◆ **Task brief**
The lines below are to be quoted exactly, from the first through the one that contains "SEGMENTS = 72".

◆ **Data section**

------------------------------------------------

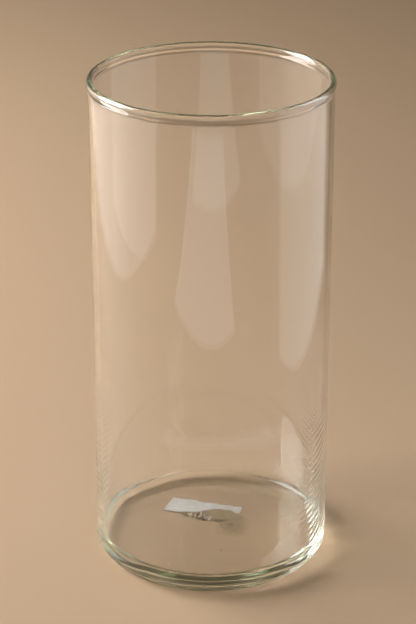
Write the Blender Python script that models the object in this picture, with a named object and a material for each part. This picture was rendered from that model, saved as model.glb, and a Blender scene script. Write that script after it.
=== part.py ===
"""Glass cylinder vase with the remains of a paper label under its base.

Run with: blender --background --python part.py
Units are metres and +Z is up. The origin is the centre of the ring that the vase stands on.
The vase is one turned piece of clear glass: a straight wall, a fire-polished rim bead, a heavy
base with a rounded heel, and a shallow recess under the base. A self-adhesive label is stuck to
the roof of that recess and is read from below, so its blank adhesive side faces up through the
glass.
"""

import math

import bmesh
import bpy
from mathutils import Matrix, Vector

# ---- driving dimensions, metres -------------------------------------------------------------
HEIGHT = 0.2525
SEGMENTS = 72

RIM_RADIUS = 0.0600            # outermost radius of the rim bead
BEAD_WIDTH = 0.0033
BEAD_HEIGHT = 0.0044
BEAD_BLEND = 0.0036            # height over which the bead fades into the wall

WALL_RADIUS_TOP = 0.0593       # outside of the wall, just below the bead
WALL_RADIUS_FOOT = 0.0598      # outside of the wall, just above the heel
WAIST_DEPTH = 0.0003           # the wall draws in a little above the heavy base
WAIST_HEIGHT = 0.045
WAIST_SPREAD = 0.020
BORE_RADIUS = 0.0570           # inside of the wall

HEEL_WIDTH = 0.0055            # rounded edge between the wall and the underside
HEEL_HEIGHT = 0.0065
BASE_THICKNESS = 0.0083        # inner floor above the surface the vase stands on
FLOOR_CORNER = 0.0046          # fillet between the inner floor and the wall

RING_INNER_RADIUS = 0.0500     # inner edge of the flat ring that the vase stands on
RECESS_DEPTH = 0.0006          # shallow recess under the base
RECESS_ROOF_RADIUS = 0.0395

LABEL_CENTRE = (-0.0027, 0.0195)
LABEL_TURN = math.radians(-18)
LABEL_GAP = 0.0003             # solids that touch on the real vase keep this distance
PAPER_THICKNESS = 0.00018
FILM_THICKNESS = 0.00012

# ---- colours --------------------------------------------------------------------------------
GLASS_COLOUR = (0.86, 0.92, 0.87)
PAPER_COLOUR = (0.62, 0.59, 0.52)
FILM_COLOUR = (0.30, 0.23, 0.14)


def clear_scene():
    for item in list(bpy.data.objects):
        bpy.data.objects.remove(item, do_unlink=True)


def make_material(name, colour, roughness, metallic=0.0, transmission=0.0, alpha=1.0):
    material = bpy.data.materials.new(name)
    material.use_nodes = True
    shader = material.node_tree.nodes["Principled BSDF"]
    shader.inputs["Base Color"].default_value = (*colour, 1.0)
    shader.inputs["Roughness"].default_value = roughness
    shader.inputs["Metallic"].default_value = metallic
    shader.inputs["Transmission Weight"].default_value = transmission
    shader.inputs["IOR"].default_value = 1.52 if transmission else 1.45
    shader.inputs["Alpha"].default_value = alpha
    return material


def make_object(name, bm, material):
    mesh = bpy.data.meshes.new(name)
    bm.to_mesh(mesh)
    bm.free()
    mesh.materials.append(material)
    item = bpy.data.objects.new(name, mesh)
    bpy.context.collection.objects.link(item)
    return item


def arc(centre_r, centre_z, radius_r, radius_z, first_degrees, last_degrees, steps):
    """Points (r, z) along an elliptical arc, both ends included."""
    points = []
    for i in range(steps + 1):
        angle = math.radians(first_degrees + (last_degrees - first_degrees) * i / steps)
        points.append((centre_r + radius_r * math.cos(angle), centre_z + radius_z * math.sin(angle)))
    return points


def blend(start, end, steps):
    """Points from start to end on a half cosine, leaving out both ends."""
    points = []
    for i in range(1, steps):
        t = i / steps
        ease = (1 - math.cos(math.pi * t)) / 2
        points.append((start[0] + (end[0] - start[0]) * ease, start[1] + (end[1] - start[1]) * t))
    return points


# ---- glass cylinder -------------------------------------------------------------------------
def wall_radius(z):
    """Outside radius of the wall at height z: a slight taper with a faint waist."""
    foot = HEEL_HEIGHT
    top = HEIGHT - BEAD_HEIGHT / 2 - BEAD_BLEND
    t = (z - foot) / (top - foot)
    taper = WALL_RADIUS_FOOT + (WALL_RADIUS_TOP - WALL_RADIUS_FOOT) * t
    return taper - WAIST_DEPTH * math.exp(-(((z - WAIST_HEIGHT) / WAIST_SPREAD) ** 2))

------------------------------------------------

◆ **Full output**
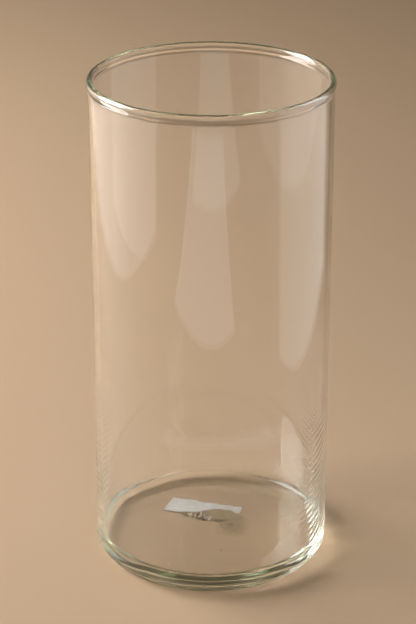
Write the Blender Python script that models the object in this picture, with a named object and a material for each part. This picture was rendered from that model, saved as model.glb, and a Blender scene script. Write that script after it.
=== part.py ===
"""Glass cylinder vase with the remains of a paper label under its base.

Run with: blender --background --python part.py
Units are metres and +Z is up. The origin is the centre of the ring that the vase stands on.
The vase is one turned piece of clear glass: a straight wall, a fire-polished rim bead, a heavy
base with a rounded heel, and a shallow recess under the base. A self-adhesive label is stuck to
the roof of that recess and is read from below, so its blank adhesive side faces up through the
glass.
"""

import math

import bmesh
import bpy
from mathutils import Matrix, Vector

# ---- driving dimensions, metres -------------------------------------------------------------
HEIGHT = 0.2525
SEGMENTS = 72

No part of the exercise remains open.